Of course, as George Soros, Warren Buffet, Noam Chomsky, and many others prove, "Wisdom doesn't always come with age; sometimes age just shows up all by itself." Yet even if the two are joined at the hip, it won't matter among a people who devalue wisdom. Note that the definition of the word — until dictionary writers lost their wisdom — was "knowledge of what is true or good." But there is no such thing in a relativistic universe, that realm with favored mantras such as "That's your 'truth'; someone else's may be different" and "Don't impose your values on me!" There can be no objective "good" if there is no God; nothing can be truly "true" if there is no Truth. And what is left when people no longer perceive Truth's existence and thus cannot use it as a yardstick for behavior? There then is just taste, preference, and what do we call the moment's consensus tastes?

Fashions.

And this is where the elderly cannot compete. People who believe in Truth understand it's timeless; that those who have lived longer will generally have apprehended more of it; and that it doesn't matter if older people aren't "with the times," only whether the times are with the Truth. But the young will always be more with the fashions. And owing to that dislocation from Truth, they will often embrace fashions even when they're fallacies. They won't know they're fallacies, either, as moderns' only perceived standard for judging such things is the fashions themselves. And they won't care what elders have to say about tried and true "wisdom." It would be much like telling them that they should dispense with pizza in favor of their grandparents' 1940s biscuits and gravy. It's all a matter of preference, so why should they subordinate their tastes to those of the past?
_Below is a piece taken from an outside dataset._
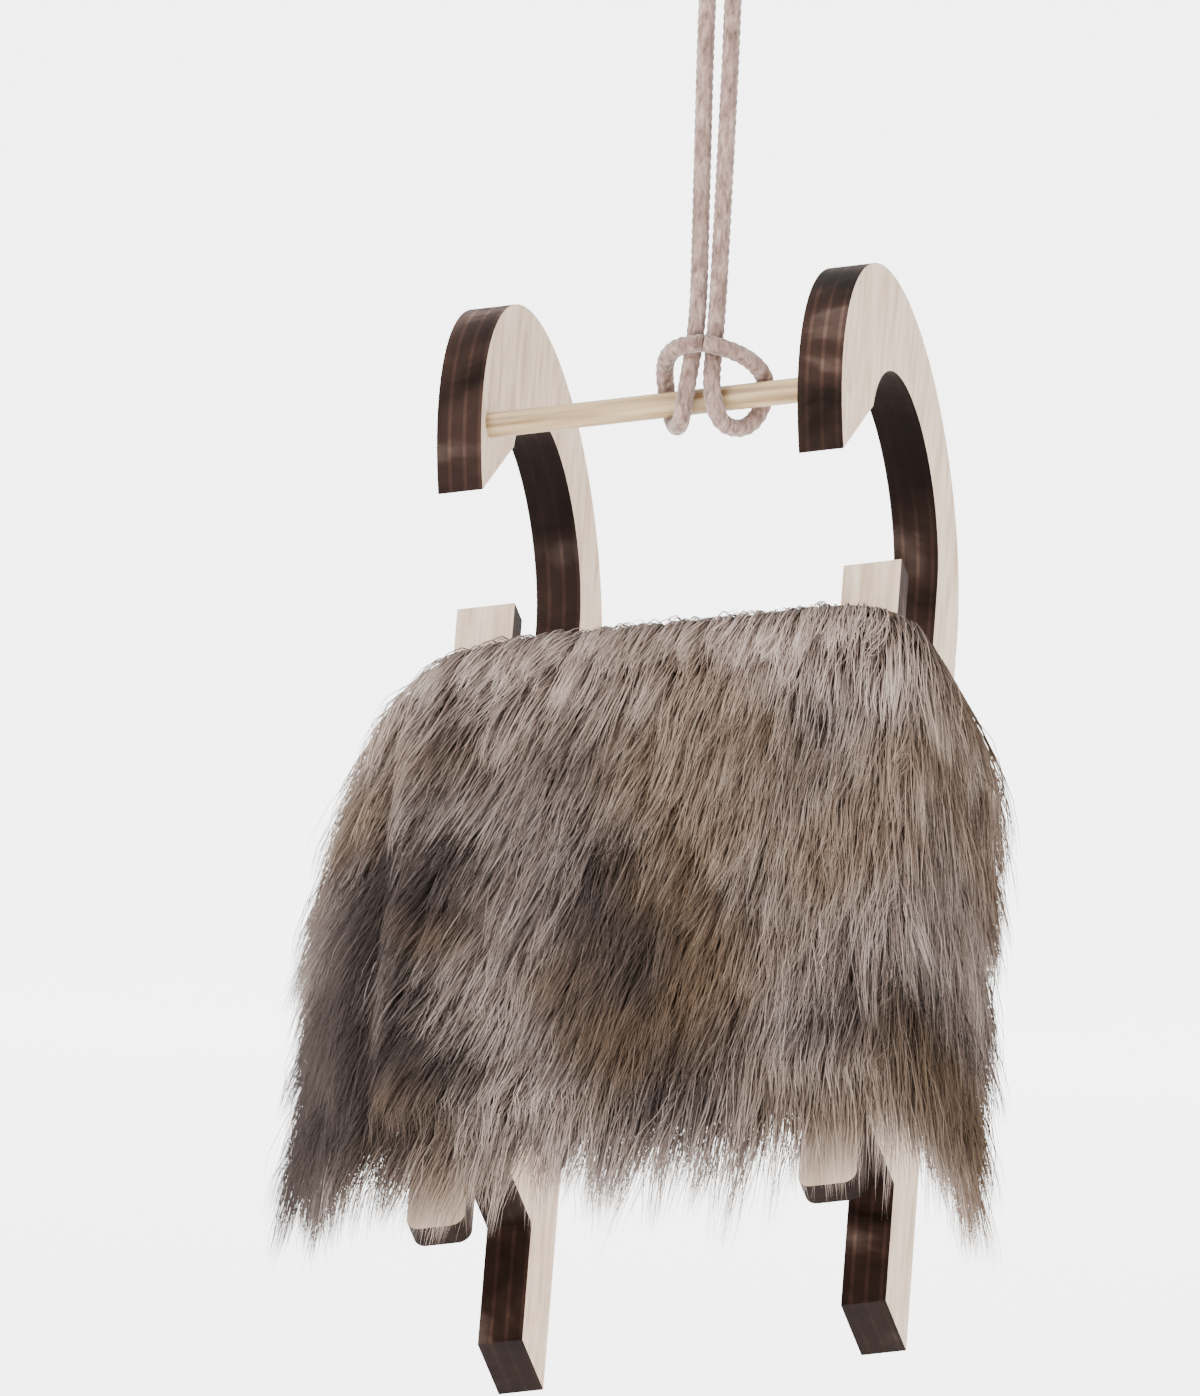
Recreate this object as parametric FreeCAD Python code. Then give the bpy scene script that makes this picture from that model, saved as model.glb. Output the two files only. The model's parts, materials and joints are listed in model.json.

This gets at the insidiousness of modern liberalism. The French revolutionaries sought to erase the past by starting history anew with their revolution's first year, 1789; the Khmer Rouge sought to do so with their "Year Zero." But revolutionary change is too obvious; it doesn't gently boil the frog as does modern liberalism's evolutionary variety. Progressives don't make any major pronouncements, dear citizen, about the first year of the rest of your life. They simply disconnect each generation from the last — from the past — with the message that, hey, ya' gotta be with it, which means being nothing like grandpa. And the "it" is change, not tradition; current tastes, not Truth; fashions and not fact. Just convince the young to ignore the old or dead — especially if they're white and male — the people who formulated Western civilization's recipe, and that Occidental delicacy is history. Then you will have started history anew not with an iron fist, but sleight of hand that keeps the frog simmering soundly.

Roman philosopher and statesman Marcus Tullius Cicero once said, "To be ignorant of the past is to be forever a child. For what is the time of a man, except it be interwoven with that memory of ancient things of a superior age?" Demonizing white men old or dead keeps the young and alive disconnected from them and hence from the past. This gives us a civilization of children, just the kind of people a pied piper can lead.